Task prompt> Up to and including the line containing "return shading.material", please reproduce the lines of the listing below, starting from the top.
── Records to use
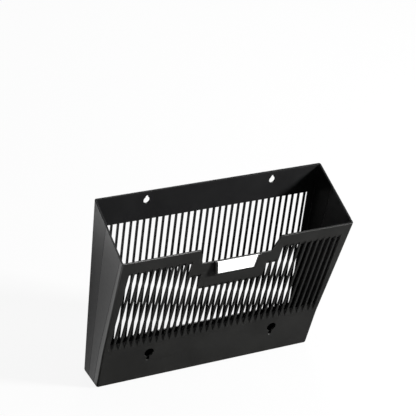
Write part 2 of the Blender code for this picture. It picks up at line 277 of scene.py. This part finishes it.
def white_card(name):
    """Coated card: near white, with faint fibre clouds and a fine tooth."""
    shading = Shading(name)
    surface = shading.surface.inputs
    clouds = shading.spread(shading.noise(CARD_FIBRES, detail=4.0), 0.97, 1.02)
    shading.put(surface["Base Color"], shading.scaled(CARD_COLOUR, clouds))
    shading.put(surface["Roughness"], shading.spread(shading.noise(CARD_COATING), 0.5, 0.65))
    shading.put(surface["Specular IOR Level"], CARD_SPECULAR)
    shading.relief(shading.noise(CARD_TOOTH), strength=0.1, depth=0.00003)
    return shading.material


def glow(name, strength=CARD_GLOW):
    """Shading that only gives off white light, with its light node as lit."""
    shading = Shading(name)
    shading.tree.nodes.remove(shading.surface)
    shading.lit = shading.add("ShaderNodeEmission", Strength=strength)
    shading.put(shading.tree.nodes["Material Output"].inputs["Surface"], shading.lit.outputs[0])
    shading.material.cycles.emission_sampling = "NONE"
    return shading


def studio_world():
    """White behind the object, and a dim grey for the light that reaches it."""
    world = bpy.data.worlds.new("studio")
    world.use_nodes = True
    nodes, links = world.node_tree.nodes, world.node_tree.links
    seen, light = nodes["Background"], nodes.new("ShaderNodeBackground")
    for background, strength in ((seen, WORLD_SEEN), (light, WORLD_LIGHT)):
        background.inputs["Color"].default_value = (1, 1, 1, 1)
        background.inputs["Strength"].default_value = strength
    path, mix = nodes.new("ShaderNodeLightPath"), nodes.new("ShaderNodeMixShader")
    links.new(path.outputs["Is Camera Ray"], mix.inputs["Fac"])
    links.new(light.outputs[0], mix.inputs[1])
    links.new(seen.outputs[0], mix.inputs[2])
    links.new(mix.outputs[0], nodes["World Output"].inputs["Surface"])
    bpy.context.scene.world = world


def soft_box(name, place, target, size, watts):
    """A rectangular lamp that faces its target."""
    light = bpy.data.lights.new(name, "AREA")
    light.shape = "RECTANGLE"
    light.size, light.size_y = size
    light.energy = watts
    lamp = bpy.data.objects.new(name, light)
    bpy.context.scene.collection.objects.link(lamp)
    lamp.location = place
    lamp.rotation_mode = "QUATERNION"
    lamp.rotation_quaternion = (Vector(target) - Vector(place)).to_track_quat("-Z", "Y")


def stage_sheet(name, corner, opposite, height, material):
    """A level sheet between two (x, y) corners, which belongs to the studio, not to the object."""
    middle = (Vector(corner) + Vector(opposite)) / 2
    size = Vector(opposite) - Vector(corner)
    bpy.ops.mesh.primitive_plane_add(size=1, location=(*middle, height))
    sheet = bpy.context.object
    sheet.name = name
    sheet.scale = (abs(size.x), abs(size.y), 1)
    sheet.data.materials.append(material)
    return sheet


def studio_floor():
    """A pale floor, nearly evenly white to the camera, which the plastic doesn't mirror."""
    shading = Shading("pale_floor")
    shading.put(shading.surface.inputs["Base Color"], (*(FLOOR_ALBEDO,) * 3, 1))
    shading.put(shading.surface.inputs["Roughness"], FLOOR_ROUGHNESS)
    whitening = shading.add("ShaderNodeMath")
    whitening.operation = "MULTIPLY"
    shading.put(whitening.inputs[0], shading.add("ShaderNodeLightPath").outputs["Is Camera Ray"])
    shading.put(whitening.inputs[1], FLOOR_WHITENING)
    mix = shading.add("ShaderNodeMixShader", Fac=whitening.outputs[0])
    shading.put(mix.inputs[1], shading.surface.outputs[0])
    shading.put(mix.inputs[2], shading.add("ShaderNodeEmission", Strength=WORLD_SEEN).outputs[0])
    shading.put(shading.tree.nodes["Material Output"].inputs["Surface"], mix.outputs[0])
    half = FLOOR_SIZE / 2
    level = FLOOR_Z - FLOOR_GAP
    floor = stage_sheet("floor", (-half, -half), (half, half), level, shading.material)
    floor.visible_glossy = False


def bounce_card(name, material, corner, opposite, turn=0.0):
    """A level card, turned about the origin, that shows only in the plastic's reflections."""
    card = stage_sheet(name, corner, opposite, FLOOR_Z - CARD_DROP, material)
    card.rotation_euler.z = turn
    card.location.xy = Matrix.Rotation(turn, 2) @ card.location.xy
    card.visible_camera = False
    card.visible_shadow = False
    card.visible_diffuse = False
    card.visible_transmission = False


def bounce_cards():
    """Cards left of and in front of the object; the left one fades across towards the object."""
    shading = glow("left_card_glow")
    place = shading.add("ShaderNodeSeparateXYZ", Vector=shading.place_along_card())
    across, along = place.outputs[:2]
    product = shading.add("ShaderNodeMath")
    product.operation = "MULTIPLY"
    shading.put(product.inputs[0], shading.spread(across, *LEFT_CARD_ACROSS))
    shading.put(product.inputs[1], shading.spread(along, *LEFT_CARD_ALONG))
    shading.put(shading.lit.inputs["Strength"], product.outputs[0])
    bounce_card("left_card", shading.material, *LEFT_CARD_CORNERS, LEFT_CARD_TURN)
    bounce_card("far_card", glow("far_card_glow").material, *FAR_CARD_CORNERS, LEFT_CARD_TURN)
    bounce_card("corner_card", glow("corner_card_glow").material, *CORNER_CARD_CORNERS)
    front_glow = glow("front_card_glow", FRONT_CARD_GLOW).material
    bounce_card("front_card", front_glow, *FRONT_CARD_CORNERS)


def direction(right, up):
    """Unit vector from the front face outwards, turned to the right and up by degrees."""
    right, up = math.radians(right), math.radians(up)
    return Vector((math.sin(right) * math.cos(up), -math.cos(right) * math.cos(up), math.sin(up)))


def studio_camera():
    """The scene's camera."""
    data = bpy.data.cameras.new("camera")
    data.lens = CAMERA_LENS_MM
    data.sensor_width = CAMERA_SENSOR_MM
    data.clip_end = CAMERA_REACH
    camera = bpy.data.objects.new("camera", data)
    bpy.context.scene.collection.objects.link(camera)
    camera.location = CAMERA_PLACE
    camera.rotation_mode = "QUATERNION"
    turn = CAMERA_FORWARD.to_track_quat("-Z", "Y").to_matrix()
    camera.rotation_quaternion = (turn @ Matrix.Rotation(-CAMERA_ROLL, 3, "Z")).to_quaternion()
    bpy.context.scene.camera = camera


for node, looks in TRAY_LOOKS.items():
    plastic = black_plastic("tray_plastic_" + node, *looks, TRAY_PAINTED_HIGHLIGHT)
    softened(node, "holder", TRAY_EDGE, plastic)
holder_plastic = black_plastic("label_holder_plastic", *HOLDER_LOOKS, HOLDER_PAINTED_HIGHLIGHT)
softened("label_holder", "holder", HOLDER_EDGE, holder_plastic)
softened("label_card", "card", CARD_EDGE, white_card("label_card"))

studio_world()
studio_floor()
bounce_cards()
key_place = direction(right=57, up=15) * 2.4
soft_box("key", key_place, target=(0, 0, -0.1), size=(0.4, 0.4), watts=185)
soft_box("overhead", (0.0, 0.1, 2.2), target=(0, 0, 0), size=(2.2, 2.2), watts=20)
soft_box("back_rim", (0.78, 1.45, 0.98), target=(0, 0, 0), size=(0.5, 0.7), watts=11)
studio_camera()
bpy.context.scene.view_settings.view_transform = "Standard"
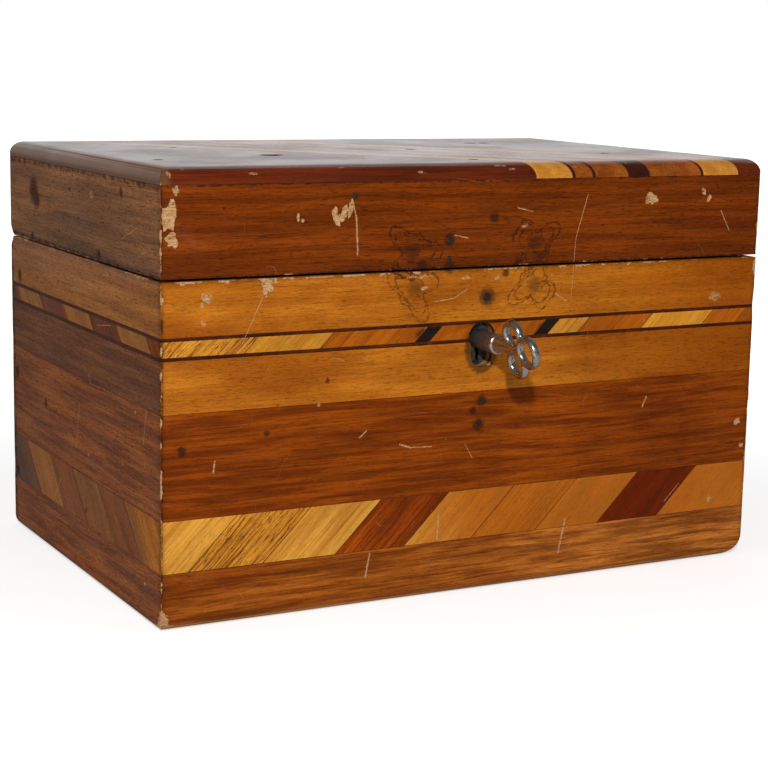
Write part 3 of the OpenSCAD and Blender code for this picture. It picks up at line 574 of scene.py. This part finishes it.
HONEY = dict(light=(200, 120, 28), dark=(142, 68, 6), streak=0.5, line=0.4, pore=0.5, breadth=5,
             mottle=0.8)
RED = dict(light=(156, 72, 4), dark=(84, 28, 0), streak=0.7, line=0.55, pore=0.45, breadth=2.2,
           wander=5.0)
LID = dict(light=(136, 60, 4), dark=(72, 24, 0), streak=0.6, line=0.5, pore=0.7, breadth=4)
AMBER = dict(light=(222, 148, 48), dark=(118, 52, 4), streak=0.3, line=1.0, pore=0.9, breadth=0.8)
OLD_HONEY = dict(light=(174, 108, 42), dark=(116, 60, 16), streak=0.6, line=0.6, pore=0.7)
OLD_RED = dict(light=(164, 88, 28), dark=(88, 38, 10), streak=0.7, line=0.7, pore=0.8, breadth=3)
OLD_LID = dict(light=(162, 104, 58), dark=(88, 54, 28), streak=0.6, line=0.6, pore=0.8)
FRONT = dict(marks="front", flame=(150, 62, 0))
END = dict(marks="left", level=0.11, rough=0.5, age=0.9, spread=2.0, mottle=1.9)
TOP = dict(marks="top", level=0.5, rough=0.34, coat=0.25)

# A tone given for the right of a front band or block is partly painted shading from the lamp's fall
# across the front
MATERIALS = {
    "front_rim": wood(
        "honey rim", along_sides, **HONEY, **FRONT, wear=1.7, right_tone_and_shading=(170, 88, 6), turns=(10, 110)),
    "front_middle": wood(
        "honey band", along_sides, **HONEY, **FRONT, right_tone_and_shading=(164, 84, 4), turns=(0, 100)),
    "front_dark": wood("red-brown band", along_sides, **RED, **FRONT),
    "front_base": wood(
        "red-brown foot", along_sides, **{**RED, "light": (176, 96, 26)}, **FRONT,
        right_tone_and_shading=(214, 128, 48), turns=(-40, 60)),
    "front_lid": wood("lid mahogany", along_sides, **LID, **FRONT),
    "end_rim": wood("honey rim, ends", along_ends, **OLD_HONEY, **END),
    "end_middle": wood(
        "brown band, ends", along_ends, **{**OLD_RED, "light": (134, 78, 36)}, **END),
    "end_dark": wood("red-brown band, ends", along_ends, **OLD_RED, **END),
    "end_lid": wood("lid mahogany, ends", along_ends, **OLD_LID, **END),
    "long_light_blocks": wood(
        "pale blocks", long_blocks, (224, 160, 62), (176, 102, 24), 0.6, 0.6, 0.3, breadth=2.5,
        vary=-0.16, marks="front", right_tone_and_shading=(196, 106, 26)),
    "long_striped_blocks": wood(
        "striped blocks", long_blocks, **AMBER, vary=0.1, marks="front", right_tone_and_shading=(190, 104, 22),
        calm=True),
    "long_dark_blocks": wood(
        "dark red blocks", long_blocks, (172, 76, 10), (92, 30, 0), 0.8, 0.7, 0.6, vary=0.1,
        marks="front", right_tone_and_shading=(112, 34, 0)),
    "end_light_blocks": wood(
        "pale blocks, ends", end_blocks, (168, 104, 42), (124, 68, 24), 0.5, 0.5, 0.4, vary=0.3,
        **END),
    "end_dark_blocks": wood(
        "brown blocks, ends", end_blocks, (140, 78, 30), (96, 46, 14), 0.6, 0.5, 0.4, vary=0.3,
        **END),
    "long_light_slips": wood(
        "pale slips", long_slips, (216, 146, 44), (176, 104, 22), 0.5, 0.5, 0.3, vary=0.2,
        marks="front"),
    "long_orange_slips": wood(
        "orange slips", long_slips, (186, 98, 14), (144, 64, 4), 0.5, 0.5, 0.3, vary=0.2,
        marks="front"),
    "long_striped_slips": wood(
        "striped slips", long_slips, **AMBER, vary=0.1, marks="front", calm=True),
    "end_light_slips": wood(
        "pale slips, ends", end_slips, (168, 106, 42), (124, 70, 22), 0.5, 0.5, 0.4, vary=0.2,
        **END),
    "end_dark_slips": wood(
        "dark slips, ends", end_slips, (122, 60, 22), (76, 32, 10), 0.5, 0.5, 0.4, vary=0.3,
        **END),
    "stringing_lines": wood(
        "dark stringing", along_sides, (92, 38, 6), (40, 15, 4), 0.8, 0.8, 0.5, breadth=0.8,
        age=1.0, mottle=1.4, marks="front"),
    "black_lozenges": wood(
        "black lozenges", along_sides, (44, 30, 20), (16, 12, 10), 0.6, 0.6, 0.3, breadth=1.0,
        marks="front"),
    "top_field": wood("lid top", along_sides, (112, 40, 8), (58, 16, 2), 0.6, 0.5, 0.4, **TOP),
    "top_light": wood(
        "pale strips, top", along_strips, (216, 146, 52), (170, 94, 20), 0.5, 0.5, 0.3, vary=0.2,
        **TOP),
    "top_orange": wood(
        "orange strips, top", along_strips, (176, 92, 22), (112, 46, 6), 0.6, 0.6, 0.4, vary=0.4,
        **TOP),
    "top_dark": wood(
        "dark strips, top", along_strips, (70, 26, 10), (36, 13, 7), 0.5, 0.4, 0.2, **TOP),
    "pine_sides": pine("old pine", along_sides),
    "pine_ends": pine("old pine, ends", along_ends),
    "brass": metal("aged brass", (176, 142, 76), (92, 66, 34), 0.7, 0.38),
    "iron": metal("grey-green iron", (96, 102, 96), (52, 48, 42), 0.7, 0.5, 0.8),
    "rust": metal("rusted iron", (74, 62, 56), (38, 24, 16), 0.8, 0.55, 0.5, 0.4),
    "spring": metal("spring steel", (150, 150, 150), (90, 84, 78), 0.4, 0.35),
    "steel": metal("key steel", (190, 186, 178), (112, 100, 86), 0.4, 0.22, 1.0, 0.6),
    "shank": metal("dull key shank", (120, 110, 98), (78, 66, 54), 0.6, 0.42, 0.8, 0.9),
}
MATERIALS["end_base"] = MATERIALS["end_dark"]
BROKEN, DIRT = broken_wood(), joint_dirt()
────
Answer to the problem>
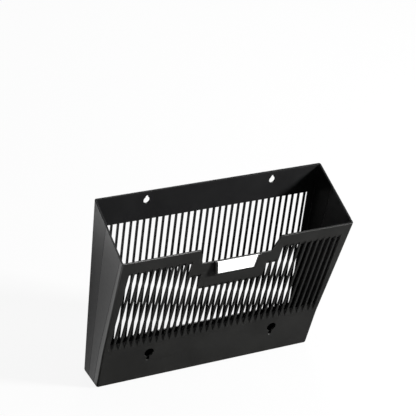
Write part 2 of the Blender code for this picture. It picks up at line 277 of scene.py. This part finishes it.
def white_card(name):
    """Coated card: near white, with faint fibre clouds and a fine tooth."""
    shading = Shading(name)
    surface = shading.surface.inputs
    clouds = shading.spread(shading.noise(CARD_FIBRES, detail=4.0), 0.97, 1.02)
    shading.put(surface["Base Color"], shading.scaled(CARD_COLOUR, clouds))
    shading.put(surface["Roughness"], shading.spread(shading.noise(CARD_COATING), 0.5, 0.65))
    shading.put(surface["Specular IOR Level"], CARD_SPECULAR)
    shading.relief(shading.noise(CARD_TOOTH), strength=0.1, depth=0.00003)
    return shading.material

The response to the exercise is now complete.